Full-Year Financial Performance: FY26 vs FY25
On a full-year basis, Persistent Systems also delivered strong performance.
- Revenue increased by around 17.4% YoY to nearly $1.65 billion
- Gross Profit increased by around 27.2%
- EBITDA increased by around 31.5%
These numbers indicate that the company is not only growing its revenue strongly but is also improving operational efficiency and profitability.
Persistent Systems currently trades at a significantly higher valuation compared to many traditional IT companies.
The company’s P/E ratio is around 41.76, whereas Infosys trades near 15.90.
At first glance, this may appear expensive, but the reason behind the premium valuation is the company’s strong growth rate.
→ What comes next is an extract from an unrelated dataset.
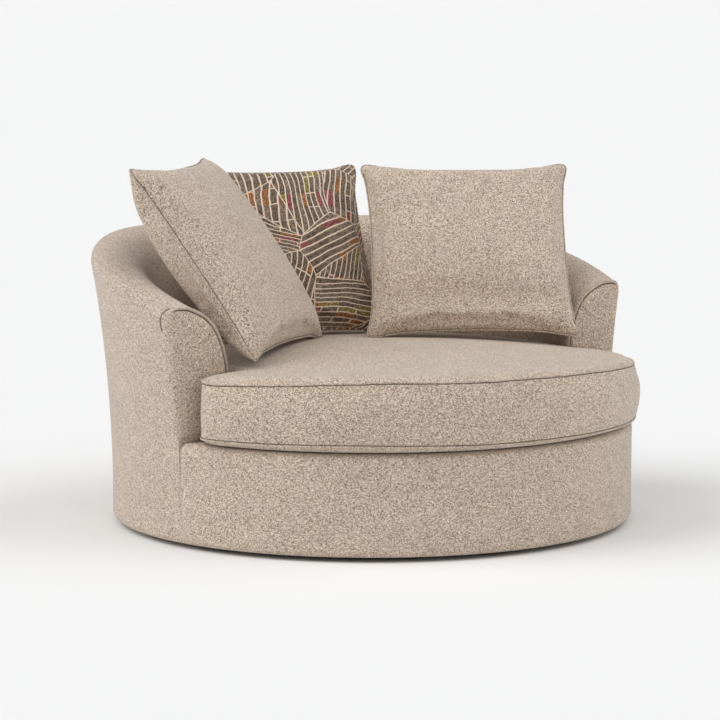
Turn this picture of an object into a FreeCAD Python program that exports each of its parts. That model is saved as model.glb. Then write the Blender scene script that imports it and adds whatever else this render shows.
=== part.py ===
import FreeCAD, Part
import Sketcher
import math
import os

from FreeCAD import Placement, Rotation, Vector

# Round swivel accent chair: a fabric tub on a drum, turning on a ball bearing
# over a low plywood foot, with a T-shaped seat cushion and three loose pillows.
# Front is -Y, up is +Z, and the origin is on the floor under the swivel axis.
# Angles round the tub are turns from the front: 90 is the sitter's left, 180 the back.

doc = FreeCAD.newDocument("swivel_accent_chair")
sheet = doc.addObject("Spreadsheet::Sheet", "sizes")

SIZES = {
    # outside of the drum and tub
    "drum_radius": 700,
    "hem_height": 12,
    "hem_round": 18,
    "hem_tuck": 30,
    "flare_start": 100,
    "flare_radius": 3450,
    "facing_front": 160,
    "rim_front_height": 618,
    "rim_back_height": 766,
    "rim_rise_start": 77,
    "rim_rise_span": 72,
    # rolled rim, from the outside shoulder over the top to the seat side
    "roll_outer_radius": 30,
    "roll_top_radius": 95,
    "roll_inner_radius": 126,
    "tub_thick": 146,
    # layers
    "cover_thick": 3,
    "ease": 0.3,
    "panel_thick": 5,
    "inner_panel_thick": 4,
    "rail_pad": 42,
    "facing_pad_thick": 6.7,
    # drum front and platform
    "deck_height": 272,
    "deck_pad_thick": 27.8,
    "lip_round": 20,
    "lip_depth": 60,
    # foot and bearing
    "glide_radius": 18,
    "glide_height": 5,
    "glide_edge": 35,
    "glide_count": 8,
    "foot_radius": 380,
    "foot_thick": 15,
    "plate_side": 305,
    "plate_corner": 28,
    "plate_thick": 4,
    "race_radius": 115,
    "ball_radius": 4,
    "ball_count": 8,
    "ball_play": 0.05,
    "cage_width": 22,
    "cage_thick": 2,
    "collar_radius": 24,
    "collar_wall": 3,
    "collar_play": 1,
    # timber frame
    "board_thick": 18,
    "frame_inset": 12,
    "foot_clear": 40,
    "bearer_width": 60,
    "bearer_height": 45,
    "bearer_offset": 95,
    "bearer_inset": 60,
    "post_width": 38,
    "post_depth": 45,
    "post_count": 7,
    "post_step": 26,
    "front_post_step": 40,
    "seat_ring_width": 87,
    "front_rail_thick": 8,
    "top_rail_height": 22,
    "arm_board_gap": 14,
    "arm_board_foot": 60,
    "dust_thick": 1,
    "dust_clear": 20,
    # webbing under the platform
    "strap_width": 70,
    "strap_thick": 2,
    "strap_pitch": 200,
    "strap_side": 2,
    "strap_inset": 56,
    # seat cushion
    "cushion_overhang": 10,
    "cushion_bulge": 14,
    "cushion_corner": 98,
    "cushion_neck": 6,
    "cushion_gap": 3,
    "cushion_thick": 208.7,
    "crown_centre": 100,
    "crown_radius_side": 3400,
    "crown_radius_deep": 6200,
    "belly_radius": 6890,
    "belly_edge": 64,
    "core_gap": 0.95,
    # loose pillows
    "left_pillow_width": 585,
    "left_pillow_height": 588,
    "left_pillow_thick": 170,
    "left_pillow_from_side": 282,
    "left_pillow_from_back": 574,
    "left_pillow_turn": 41,
    "left_pillow_lean": 35,
    "patterned_pillow_width": 502,
    "patterned_pillow_height": 545,
    "patterned_pillow_thick": 150,
    "patterned_pillow_from_side": 474,
    "patterned_pillow_from_back": 319,
    "patterned_pillow_turn": -14.4,
    "patterned_pillow_lean": 34,
    "right_pillow_width": 580,
    "right_pillow_height": 552,
    "right_pillow_thick": 165,
    "right_pillow_from_side": 282,
    "right_pillow_from_back": 642,
    "right_pillow_turn": -29,
    "right_pillow_lean": 35,
    "pillow_draw": 18,
    "pillow_corner": 40,
}


def fill_sheet():
    for row, (alias, value) in enumerate(SIZES.items(), start=1):
        sheet.set("A%d" % row, alias)
        sheet.set("B%d" % row, str(value))
        sheet.setAlias("B%d" % row, alias)
    doc.recompute()


def size(alias):
    return float(sheet.get(alias))


fill_sheet()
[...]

Over the last three years:
- Persistent Systems delivered around 20.88% sales growth
- Infosys delivered around 6.77% sales growth
This means Persistent Systems is growing at more than double the pace of Infosys.
Because of this strong growth momentum, improving profitability, AI-focused partnerships, and exposure to future technologies, investors are willing to assign a premium valuation to the company.
Conclusion
Overall, Persistent Systems appears to be one of the strongest high-growth companies in the Indian IT sector.
The company has built a diversified business across Software, BFSI, and Healthcare segments while maintaining strong client relationships and improving profitability.
Its strategic partnerships with NVIDIA and Databricks are helping the company strengthen its position in AI, cloud computing, and enterprise digital transformation.
Along with this, the company continues to maintain strong revenue growth compared to many traditional IT companies.
Although the valuation remains premium, the market is justifying this valuation because of Persistent Systems’ faster growth rate, AI-driven opportunities, strong execution, and improving financial performance.
Going forward, the company’s ability to maintain high growth in the US market, expand large client relationships, and capitalize on AI opportunities will remain key factors for future growth.